Many leftists on the other hand seem to have a hard time understanding how the workplace functions. Some of it seems to stem from a complete and utter ignorance of the basic economics of how wages are made. I remember a time when the most popular company for the left to trash was Wal-Mart. I remember arguing with these clueless idiots on the old My Space forum who tried to tell me that Wal-Mart workers were being payed slave wages. I could tell that these people had never worked in retail or the service industry in their entire lives. At that point I had not only been a former Wal-Mart employee, but I had nearly ten years of experience working in retail and grocery. Keep in mind that when I left Wal-Mart, I had my own issues with the company, though most of them stemmed from my problems with the local management as opposed to its so-called slave wages. Yet certain people always complained about their low wages and the way they seemed to put the Mom and Pop shops out of business.

I will start with the part about Wal-Mart forcing small businesses to close. As unfortunate as it is, it just happens to be an economic reality that larger businesses sometimes squash the smaller ones. This is a concept that isn’t particularly unique to Wal-Mart. I am pretty sure there were many Mom and Pop hardware stores that were put out of business, when Home Depot and Lowes came about. The same could also be said of the now defunct Blockbuster chain putting the independent video stores out of business, yet I don’t recall seeing the same amount of hate from the left when that company was in its prime.

As for the part about the pay being on par with slave wages that is so ridiculous on so many levels. As I have said before, I knew from my own experience that retail usually didn’t pay that much, unless you make your way up the management chain. Also, when I worked at Wal-Mart, I was making seven dollars an hour when the minimum wage was set at 5.15. I was also given a raise twice during the year that I was employed there, so I was actually making eight dollars an hour before leaving the company. When I pointed this out on the My Space forum, somebody brought up Costco having wages that started at ten dollars an hour. What people don’t realize is that at the time Costco’s salary was actually the exception and not the rule in retail. They also don’t seem to understand that salaries are determined by several factors. One of them being the amount of overhead that eats into the company’s profits or even the number people they have on the payroll. One of the reasons why Costco was able to pay their workers considerably more than Wal-Mart is that there are fewer employees on their payroll.

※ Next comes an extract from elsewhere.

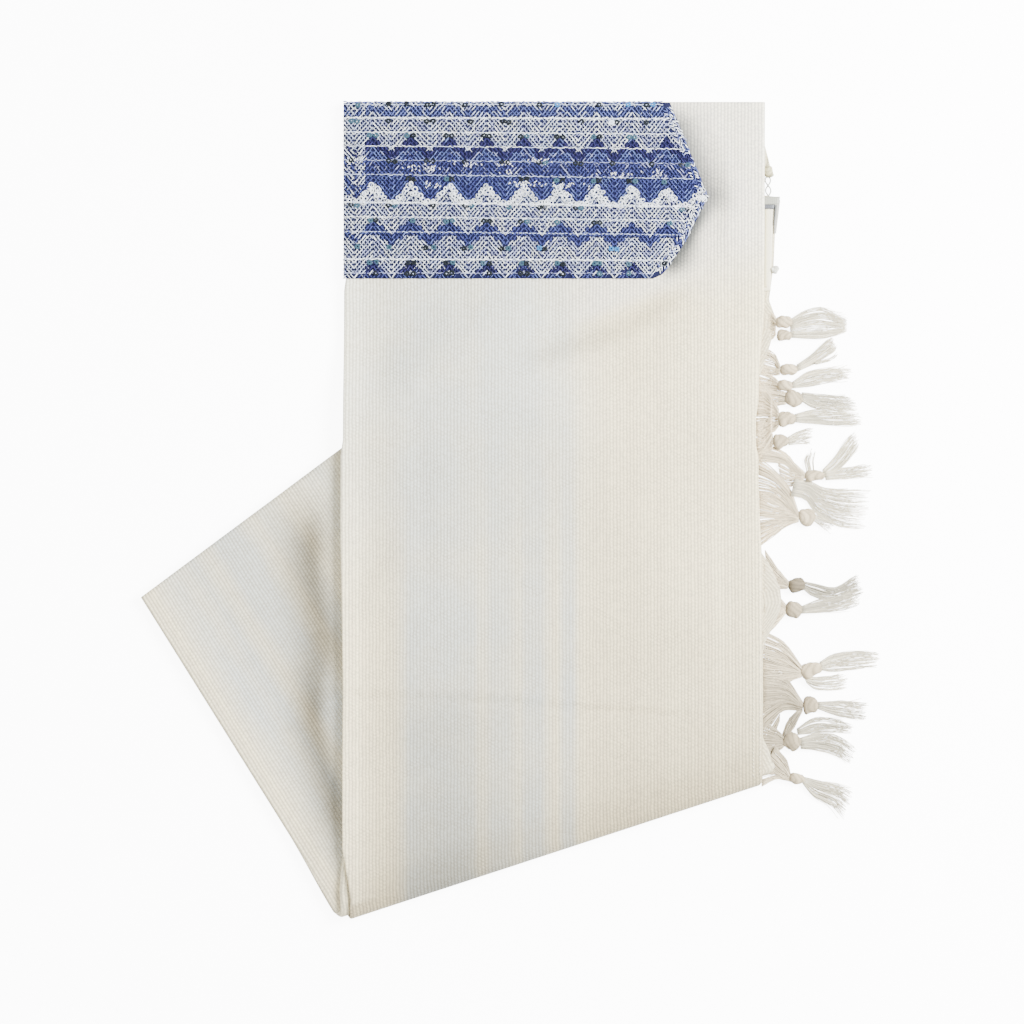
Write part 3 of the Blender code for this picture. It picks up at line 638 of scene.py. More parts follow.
def sheet(name, profile, w, left, right, finish, painted_shading=unshaded):
    """A sheet of cloth from a profile and places along the strip.

    x = left * (1 - side) + right * side + offset, where an edge is a table and its
    x in the tail. u is x from the left edge, with the extra length of the profile
    up to that column, and v the length along the strip up to a row.
    """
    side, offset, depth = profile.T
    w = w[:, None]
    x = edge_at(left[0], w, LEFT_X, left[1]) * (1 - side) + edge_at(right[0], w, RIGHT_X, right[1]) * side
    x = x + offset
    points = strip(x, w, depth)
    nominal = LEFT_X + STRIP_WIDE * side + offset
    length = np.concatenate(([0.0], np.cumsum(np.hypot(np.diff(nominal), np.diff(depth)))))
    first = np.argmax((side > 0) & (side < 1))
    heading = np.sign(nominal[first + 1] - nominal[first])
    u = x - LEFT_X + (length - length[first]) * heading - (nominal - nominal[first])
    step = np.sqrt(((points[1:] - points[:-1]) ** 2).sum(-1))
    v = np.concatenate((np.zeros((1, len(side))), np.cumsum(step, 0)))
    faces = grid_faces(len(w), len(side))[:, ::-1]
    # the colour attribute: painted shade and light, one less the shading
    painted_tone = np.clip(1.0 - painted_shading(points[..., 0], points[..., 1], u, w), 0.05, 1.5)
    made = put_mesh(name, points, faces, finish, uv=np.stack((u, v), -1) * MM, colours=painted_tone)
    give_wall(made, CLOTH)
    print(name, points.shape[:2], "points")
    return made


# %% The front: fold at the neckband, outer layer, fold at the right-hand edge
def front_cloth():
    """The outermost layer, all along the front, round the turn and under the tail."""
    profile = np.concatenate((
        [(0, TUCK, 2 * PAIR_R - CLOTH / 2)], arc(0, PAIR_R, PAIR_R, 8, from_top=False),
        across((0, PAIR_R, CLOTH / 2), (1, -RIGHT_R, CLOTH / 2), 106),
        arc(1, RIGHT_R, RIGHT_R, 10), [(1, -RIGHT_R - TUCK, 2 * RIGHT_R - CLOTH / 2)]))
    w = runs(((0, 0.9, 165), (0.9, 1, 20), (1, 2, 16), (2, 3, 40)))
    return sheet("front_cloth", profile, w, (LEFT_FOLD, -108.5), (RIGHT_FOLD, 163.5), FRONT_CLOTH,
                 front_painted_shade)


# %% The lowest layer: under the front, and on top of the tail
def flap_cloth():
    """From the left-hand fold of four layers to the lower fringed end."""
    low = FOUR_DEPTH + FOUR_R - CLOTH / 2
    profile = np.concatenate((
        [(0, TUCK, FOUR_DEPTH - FOUR_R + CLOTH / 2)], arc(0, FOUR_DEPTH, FOUR_R, 10),
        across((0, FOUR_R, low), (1, 0, low), 90), [(1, 0, low)]))
    w = runs(((0, 0.93, 100), (0.93, 1, 12), (1, 2, 10), (2, 3, 100)))
    return sheet("flap_cloth", profile, w, (LEFT_UNDER, -109.0), (LOWER_END, 162.0), FLAP_CLOTH,
                 flap_painted_shade)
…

Another concept that Wal-Mart haters fail to understand is that there are also jobs in retail that pay even less. When I was a teenager with little work experience, I was employed briefly at a Blockbuster where I made 5.15 an hour and had a much a greater workload than I had at Wal-Mart. The reason why leftists aren’t able to wrap their heads around this is because they wouldn’t be caught dead stocking shelves or working behind a register, since they think that they are way too good to work in such menial jobs. I remember watching an episode of Hannity during The Occupy Wal-Street protests that occurred a few years back. Two of the Occupy leaders were asked by Sean Hannity why they didn’t just get jobs in the service industry where there was an actual demand for labor instead of sitting around and waiting for the government to create jobs out of thin air. Both of them said that they considered that kind of work demeaning. I remember when I saw that episode, I was working two part-time jobs in the very industry that these two jokers thought they were too good to work in. It made me want to throw a shoe through the TV. That shouldn’t come as a surprise considering these guys were probably sitting in their cozy hotel rooms, drinking coffee from Starbucks, while the real protestors were camped out on Main Street.

Of course, many will ask, “What about Alexandria Ocasio-Cortez? She worked as a bar tender before she was elected to Congress.” As much contempt as I have for everything Cortez stands for, I will say that she at least knows what it is like to work an honest job. Unfortunately, it seems for every one Cortez, we have leftists such as Bernie Sanders who was actually booted out of a hippie commune because his brethren refused to let him sit around and write bad poetry all day, while they did all the work. It should come as no surprise that Sanders didn’t earn an actual paycheck, until he turned forty. For that matter, if you take a look at their icon, Karl Marx, that guy not only refused honest work to earn an income (except for his short-lived stints as a journalist} but his family was forced to live in poverty and squalor, while he worked on his anti-capitalist writings. It’s no wonder that only three out of seven of his legitimate children lived to see adulthood. That’s the problem with the left. Most of them believe that it is beneath them to do honest work, while still believing that they are the best suited to speak for the working man.